• **The exercise**
Extract the listing below in full, unchanged.
----- Available data -----
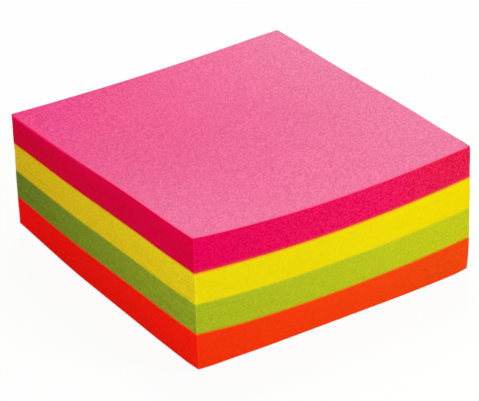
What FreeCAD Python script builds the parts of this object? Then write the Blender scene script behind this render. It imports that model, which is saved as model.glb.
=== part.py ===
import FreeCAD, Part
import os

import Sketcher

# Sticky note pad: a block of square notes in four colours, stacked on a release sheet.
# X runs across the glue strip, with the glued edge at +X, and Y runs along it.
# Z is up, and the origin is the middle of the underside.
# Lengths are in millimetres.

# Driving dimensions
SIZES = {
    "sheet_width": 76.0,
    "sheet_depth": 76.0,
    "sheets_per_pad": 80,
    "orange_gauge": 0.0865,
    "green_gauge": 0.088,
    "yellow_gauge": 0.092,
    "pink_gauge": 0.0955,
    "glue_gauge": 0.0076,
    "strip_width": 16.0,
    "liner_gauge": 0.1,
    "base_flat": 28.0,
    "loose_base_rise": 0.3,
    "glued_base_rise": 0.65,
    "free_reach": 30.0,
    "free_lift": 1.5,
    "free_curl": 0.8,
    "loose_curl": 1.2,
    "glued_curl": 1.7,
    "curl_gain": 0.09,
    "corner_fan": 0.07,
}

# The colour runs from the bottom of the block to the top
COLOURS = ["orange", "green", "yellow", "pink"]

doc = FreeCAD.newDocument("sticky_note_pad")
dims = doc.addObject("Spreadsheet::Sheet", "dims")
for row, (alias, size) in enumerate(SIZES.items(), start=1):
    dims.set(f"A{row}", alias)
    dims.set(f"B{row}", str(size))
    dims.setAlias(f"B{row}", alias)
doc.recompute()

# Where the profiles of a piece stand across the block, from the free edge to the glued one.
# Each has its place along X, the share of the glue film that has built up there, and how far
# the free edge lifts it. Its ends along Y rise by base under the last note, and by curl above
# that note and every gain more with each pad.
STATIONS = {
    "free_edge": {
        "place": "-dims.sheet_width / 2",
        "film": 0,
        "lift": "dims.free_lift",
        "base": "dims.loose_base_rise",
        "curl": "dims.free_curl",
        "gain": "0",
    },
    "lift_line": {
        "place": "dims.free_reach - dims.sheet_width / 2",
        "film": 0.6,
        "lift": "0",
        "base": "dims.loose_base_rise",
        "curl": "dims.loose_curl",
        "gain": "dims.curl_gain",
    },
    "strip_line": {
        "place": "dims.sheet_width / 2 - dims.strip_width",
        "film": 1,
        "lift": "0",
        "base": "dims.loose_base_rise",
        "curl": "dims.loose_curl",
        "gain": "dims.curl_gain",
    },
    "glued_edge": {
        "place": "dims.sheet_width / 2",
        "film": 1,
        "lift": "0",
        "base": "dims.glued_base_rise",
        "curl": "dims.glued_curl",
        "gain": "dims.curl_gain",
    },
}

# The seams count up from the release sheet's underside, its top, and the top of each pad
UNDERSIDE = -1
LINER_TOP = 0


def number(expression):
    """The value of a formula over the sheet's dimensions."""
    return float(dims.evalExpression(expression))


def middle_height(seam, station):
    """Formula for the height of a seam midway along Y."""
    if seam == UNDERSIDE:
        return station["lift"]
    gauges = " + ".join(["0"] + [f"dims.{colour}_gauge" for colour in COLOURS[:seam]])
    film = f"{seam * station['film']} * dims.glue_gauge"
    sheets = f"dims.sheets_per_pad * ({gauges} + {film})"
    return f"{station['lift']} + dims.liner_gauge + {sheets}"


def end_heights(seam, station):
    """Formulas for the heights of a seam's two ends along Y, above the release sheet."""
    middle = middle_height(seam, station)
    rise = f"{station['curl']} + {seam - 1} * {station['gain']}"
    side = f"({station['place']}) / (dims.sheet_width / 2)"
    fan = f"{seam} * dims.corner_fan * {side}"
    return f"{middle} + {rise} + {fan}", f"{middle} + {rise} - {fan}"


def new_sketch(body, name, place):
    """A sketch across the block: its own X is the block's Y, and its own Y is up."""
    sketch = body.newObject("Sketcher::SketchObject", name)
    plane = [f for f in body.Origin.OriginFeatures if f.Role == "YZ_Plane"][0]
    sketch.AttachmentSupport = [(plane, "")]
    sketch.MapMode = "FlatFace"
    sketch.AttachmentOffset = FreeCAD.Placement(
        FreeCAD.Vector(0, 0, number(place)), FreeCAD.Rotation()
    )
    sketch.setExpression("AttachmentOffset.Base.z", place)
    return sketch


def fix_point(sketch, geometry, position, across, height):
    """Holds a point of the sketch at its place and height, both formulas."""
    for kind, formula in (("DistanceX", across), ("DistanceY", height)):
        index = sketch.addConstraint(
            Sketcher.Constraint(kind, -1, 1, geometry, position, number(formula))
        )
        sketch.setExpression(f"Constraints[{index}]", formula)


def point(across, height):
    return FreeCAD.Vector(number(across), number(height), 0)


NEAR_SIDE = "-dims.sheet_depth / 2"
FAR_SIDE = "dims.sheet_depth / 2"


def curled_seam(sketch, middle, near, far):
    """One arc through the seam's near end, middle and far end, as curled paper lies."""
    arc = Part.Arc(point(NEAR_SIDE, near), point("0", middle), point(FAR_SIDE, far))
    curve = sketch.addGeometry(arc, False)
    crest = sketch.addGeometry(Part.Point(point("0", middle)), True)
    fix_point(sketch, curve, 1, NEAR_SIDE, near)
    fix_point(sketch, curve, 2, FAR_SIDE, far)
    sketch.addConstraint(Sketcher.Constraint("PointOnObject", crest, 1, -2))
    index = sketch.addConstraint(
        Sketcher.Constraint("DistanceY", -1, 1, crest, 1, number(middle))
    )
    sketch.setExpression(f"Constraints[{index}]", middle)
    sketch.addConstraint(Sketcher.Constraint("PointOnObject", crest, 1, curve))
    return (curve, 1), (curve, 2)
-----
• **Correct output**
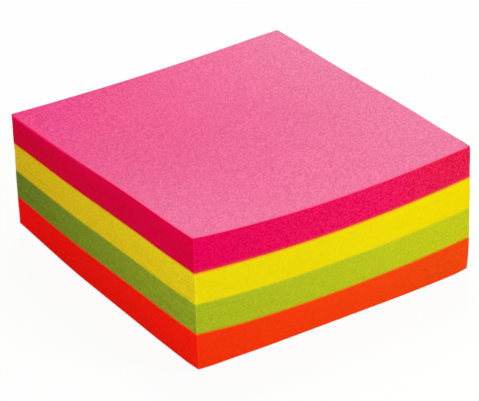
What FreeCAD Python script builds the parts of this object? Then write the Blender scene script behind this render. It imports that model, which is saved as model.glb.
=== part.py ===
import FreeCAD, Part
import os

import Sketcher

# Sticky note pad: a block of square notes in four colours, stacked on a release sheet.
# X runs across the glue strip, with the glued edge at +X, and Y runs along it.
# Z is up, and the origin is the middle of the underside.
# Lengths are in millimetres.

# Driving dimensions
SIZES = {
    "sheet_width": 76.0,
    "sheet_depth": 76.0,
    "sheets_per_pad": 80,
    "orange_gauge": 0.0865,
    "green_gauge": 0.088,
    "yellow_gauge": 0.092,
    "pink_gauge": 0.0955,
    "glue_gauge": 0.0076,
    "strip_width": 16.0,
    "liner_gauge": 0.1,
    "base_flat": 28.0,
    "loose_base_rise": 0.3,
    "glued_base_rise": 0.65,
    "free_reach": 30.0,
    "free_lift": 1.5,
    "free_curl": 0.8,
    "loose_curl": 1.2,
    "glued_curl": 1.7,
    "curl_gain": 0.09,
    "corner_fan": 0.07,
}

# The colour runs from the bottom of the block to the top
COLOURS = ["orange", "green", "yellow", "pink"]

doc = FreeCAD.newDocument("sticky_note_pad")
dims = doc.addObject("Spreadsheet::Sheet", "dims")
for row, (alias, size) in enumerate(SIZES.items(), start=1):
    dims.set(f"A{row}", alias)
    dims.set(f"B{row}", str(size))
    dims.setAlias(f"B{row}", alias)
doc.recompute()

# Where the profiles of a piece stand across the block, from the free edge to the glued one.
# Each has its place along X, the share of the glue film that has built up there, and how far
# the free edge lifts it. Its ends along Y rise by base under the last note, and by curl above
# that note and every gain more with each pad.
STATIONS = {
    "free_edge": {
        "place": "-dims.sheet_width / 2",
        "film": 0,
        "lift": "dims.free_lift",
        "base": "dims.loose_base_rise",
        "curl": "dims.free_curl",
        "gain": "0",
    },
    "lift_line": {
        "place": "dims.free_reach - dims.sheet_width / 2",
        "film": 0.6,
        "lift": "0",
        "base": "dims.loose_base_rise",
        "curl": "dims.loose_curl",
        "gain": "dims.curl_gain",
    },
    "strip_line": {
        "place": "dims.sheet_width / 2 - dims.strip_width",
        "film": 1,
        "lift": "0",
        "base": "dims.loose_base_rise",
        "curl": "dims.loose_curl",
        "gain": "dims.curl_gain",
    },
    "glued_edge": {
        "place": "dims.sheet_width / 2",
        "film": 1,
        "lift": "0",
        "base": "dims.glued_base_rise",
        "curl": "dims.glued_curl",
        "gain": "dims.curl_gain",
    },
}

# The seams count up from the release sheet's underside, its top, and the top of each pad
UNDERSIDE = -1
LINER_TOP = 0


def number(expression):
    """The value of a formula over the sheet's dimensions."""
    return float(dims.evalExpression(expression))


def middle_height(seam, station):
    """Formula for the height of a seam midway along Y."""
    if seam == UNDERSIDE:
        return station["lift"]
    gauges = " + ".join(["0"] + [f"dims.{colour}_gauge" for colour in COLOURS[:seam]])
    film = f"{seam * station['film']} * dims.glue_gauge"
    sheets = f"dims.sheets_per_pad * ({gauges} + {film})"
    return f"{station['lift']} + dims.liner_gauge + {sheets}"


def end_heights(seam, station):
    """Formulas for the heights of a seam's two ends along Y, above the release sheet."""
    middle = middle_height(seam, station)
    rise = f"{station['curl']} + {seam - 1} * {station['gain']}"
    side = f"({station['place']}) / (dims.sheet_width / 2)"
    fan = f"{seam} * dims.corner_fan * {side}"
    return f"{middle} + {rise} + {fan}", f"{middle} + {rise} - {fan}"


def new_sketch(body, name, place):
    """A sketch across the block: its own X is the block's Y, and its own Y is up."""
    sketch = body.newObject("Sketcher::SketchObject", name)
    plane = [f for f in body.Origin.OriginFeatures if f.Role == "YZ_Plane"][0]
    sketch.AttachmentSupport = [(plane, "")]
    sketch.MapMode = "FlatFace"
    sketch.AttachmentOffset = FreeCAD.Placement(
        FreeCAD.Vector(0, 0, number(place)), FreeCAD.Rotation()
    )
    sketch.setExpression("AttachmentOffset.Base.z", place)
    return sketch


def fix_point(sketch, geometry, position, across, height):
    """Holds a point of the sketch at its place and height, both formulas."""
    for kind, formula in (("DistanceX", across), ("DistanceY", height)):
        index = sketch.addConstraint(
            Sketcher.Constraint(kind, -1, 1, geometry, position, number(formula))
        )
        sketch.setExpression(f"Constraints[{index}]", formula)


def point(across, height):
    return FreeCAD.Vector(number(across), number(height), 0)


NEAR_SIDE = "-dims.sheet_depth / 2"
FAR_SIDE = "dims.sheet_depth / 2"


def curled_seam(sketch, middle, near, far):
    """One arc through the seam's near end, middle and far end, as curled paper lies."""
    arc = Part.Arc(point(NEAR_SIDE, near), point("0", middle), point(FAR_SIDE, far))
    curve = sketch.addGeometry(arc, False)
    crest = sketch.addGeometry(Part.Point(point("0", middle)), True)
    fix_point(sketch, curve, 1, NEAR_SIDE, near)
    fix_point(sketch, curve, 2, FAR_SIDE, far)
    sketch.addConstraint(Sketcher.Constraint("PointOnObject", crest, 1, -2))
    index = sketch.addConstraint(
        Sketcher.Constraint("DistanceY", -1, 1, crest, 1, number(middle))
    )
    sketch.setExpression(f"Constraints[{index}]", middle)
    sketch.addConstraint(Sketcher.Constraint("PointOnObject", crest, 1, curve))
    return (curve, 1), (curve, 2)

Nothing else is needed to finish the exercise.